LE CYGNE (Cygnus, Cyg)

Domestiqué d'abord pour sa chair, puis comme ornement, ces hypocrite animal a eu le droit à la consécration suprême: il s'est fait offrir une constellation, fort belle de surcroît. Il n'a commis aucune action particulière pour mériter un tel cadeau. La légende la plus célèbre à laquelle il est associé met en scène Léda, épouse de Tyndare, à l'époque roi de Sparte. Léda était une plantureuse matrone, aussi moelleuse et appétissante qu'une tarte aux myrtilles. Zeus, toujours à l'affût d'un mauvais coup, ne résista pas à l'envie d'y goûter. Léda barbotait dans les eaux claires d'un lac lorsqu'elle vit, voguant vers elle, le plus élégant des cygnes. Touchée par tant de grâce aristocratique, elle enlaça le bel animal, qui s'empressa de l'emmener dans le premier fourré venu. Là, Zeus reprit forme humaine et savoura en toute quiétude la friandise qu'il était allé pêcher. De retour dans son palais, Léda tomba sur son mari Tyndare dont les sangs ne firent qu'un tour à la vue de cette belle encore toute émoustillée par son aventure. Elle se plia de bonne grâce à ses exigences et, après le dieu, se laissa croquer par l'époux. Il n'y aurait pas eu de quoi plumer un cygne si cette libidineuse journée n'avait eu des suites sévères pour le monde antique. Zeus a laissé en souvenir à Léda, deux mioches immortels : Pollux le pugiliste et la blonde Hélène. De son côté, Tyndare, le même jour que le dieu, lesta sa femme de deux autres enfants, mortels et demi-jumeaux des précédents : la funeste Clytemnestre et Castor le cavalier. Les deux mâles de la portée, bien que nés de pères différents, étaient inséparables. Castor rendit l'âme au cours d'une sombre rixe. Pollux ne supporta pas la perte de son frère et exigea de partager avec lui l'immortalité. Tous deux occupent une place de choix dans le ciel : la constellation des Gémeaux. Quant aux filles de Léda, il eut sans doute mieux valu pour le repos et la tranquillité de bien des héros qu'elles n'aient jamais vu le jour.

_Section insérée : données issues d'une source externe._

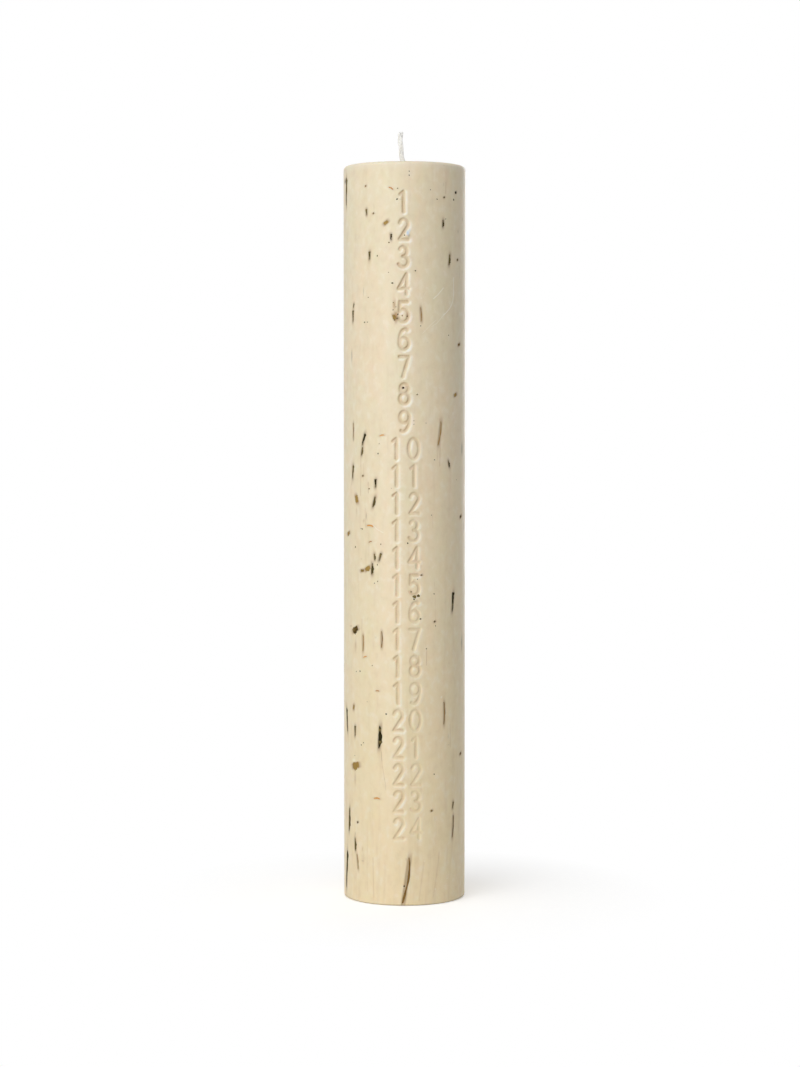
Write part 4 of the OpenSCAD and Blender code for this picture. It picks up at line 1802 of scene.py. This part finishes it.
LEAF = DriedPlant("dried_leaf", "#2E2915", "#6A5C36", "#94804E", (0.2, 0.2, 0.9), 0.4)
STEM = DriedPlant("dried_stem", "#513A1B", "#A8844A", "#8F6E3A", (0.14, 0.14, 1.8), 0.45)
BARK = DriedPlant("chopped_bark", "#4B3A1C", "#A3854A", "#BFA267", (0.3, 0.3, 0.6), 0.5)
PETAL = DriedPlant("dried_petal", "#9A5A22", "#DDA057", "#B9763A", (0.2, 0.2, 0.8), 0.5)
SEED = DriedPlant("small_seed", "#2B2616", "#7E6C44", "#5C5438", (0.2, 0.2, 0.3), 0.4)

CRUMBS = (
    CrumbKind("leaf_slivers", "dried_leaf", Form.SLIVER, LEAF, 0.5),
    CrumbKind("stem_pieces", "dried_stem", Form.STEM, STEM, 0.25),
    CrumbKind("bark_crumbs", "bark", Form.CHUNK, BARK, 0.4),
    CrumbKind("petal_crumbs", "dried_petal", Form.PETAL, PETAL, 0.25),
    CrumbKind("seed_specks", "seed", Form.SEED, SEED, 0.2, rows=10),
)


def place_piece(piece: bpy.types.Object, slot: str, node: str = "") -> None:
    """Fixes a finished piece to the candle and reports it.

    Args:
        piece: The piece.
        slot: Material slot that it shows. Not used.
        node: CAD node that it stands in for, if any.
    """
    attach(piece, "root")
    if node:
        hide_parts(node)
    triangles = sum(len(face.vertices) - 2 for face in piece.data.polygons)
    LOG.info("%s: %d triangles", piece.name, triangles)


def main() -> None:
    """Builds the candle and its studio in order."""
    logging.basicConfig(level=logging.INFO, format="%(name)s: %(message)s")
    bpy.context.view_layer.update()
    bpy.context.scene.view_settings.view_transform = "Standard"
    studio = Studio()
    studio.camera()
    studio.world()
    studio.hang()
    studio.floor()

    all_spots: list[Spot] = []
    for kind in CRUMBS:
        spots = kind.spots()
        all_spots += spots
        place_piece(kind.build("laid_" + kind.slot, spots), kind.slot, kind.node)
    specks = CrumbKind("seed_specks", "seed", Form.SEED, SEED, 0.3, rows=6)
    place_piece(specks.build("plant_dust", dust_spots()), "seed")
    place_piece(WaxPillar(all_spots, PressedNumbers()).build(), "wax", "wax_body")
    place_piece(PlaitedWick().build(), "cotton_wick", "wick")

    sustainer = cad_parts["wick_sustainer"]
    tin = StampedTinplate().make()
    for slot in sustainer.material_slots:
        slot.material = tin
    LOG.info("%s: dressed as tinplate", sustainer.name)


if __name__ == "__main__":
    main()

Le cygne a inspiré bien d'autres histoires, dont celle d'un certain Cycnus. Demi-frère de Phaéton, le fils mortel du Soleil qui, un jour, s'en alla demander à son père la permission de conduire son char. Le Soleil essaya de l'en dissuader, l'attelage était par trop fougueux et le chemin semé d'embûches, mais Phaéton tint bon. Les portes de l'est s'ouvrirent et le char s'élança dans le ciel. La griserie du jeune homme fut de courte durée : les chevaux sentirent qu'ils n'avaient pas affaire à leur puissant maître et larguèrent les amarres. Leur course devint démentielle, ils zigzaguaient dans le ciel, brûlant tout sur leur passage, y compris le pauvre Phaéton. N'y tenant plus, la Terre se mit à beugler, affolant Zeus qui lança sa foudre sur le chariot. Homme et chevaux furent réduits en miettes et dégringolèrent dans le fleuve Eridan. Le fidèle Cycnus, affligé par la mort de son ami, voulut lui donner une sépulture convenable. Il plongea dans le fleuve, une fois, deux fois, mille fois, ramenant, bribe par bribe, les morceaux épars de Phaéton. Zeus, touché par tant de compassion voulut faire quelque chose pour le simplet Cycnus. Sans lui demander son avis, il transforma le jeune homme en un bel oiseau aux pattes palmées, qu'il transporta au firmament.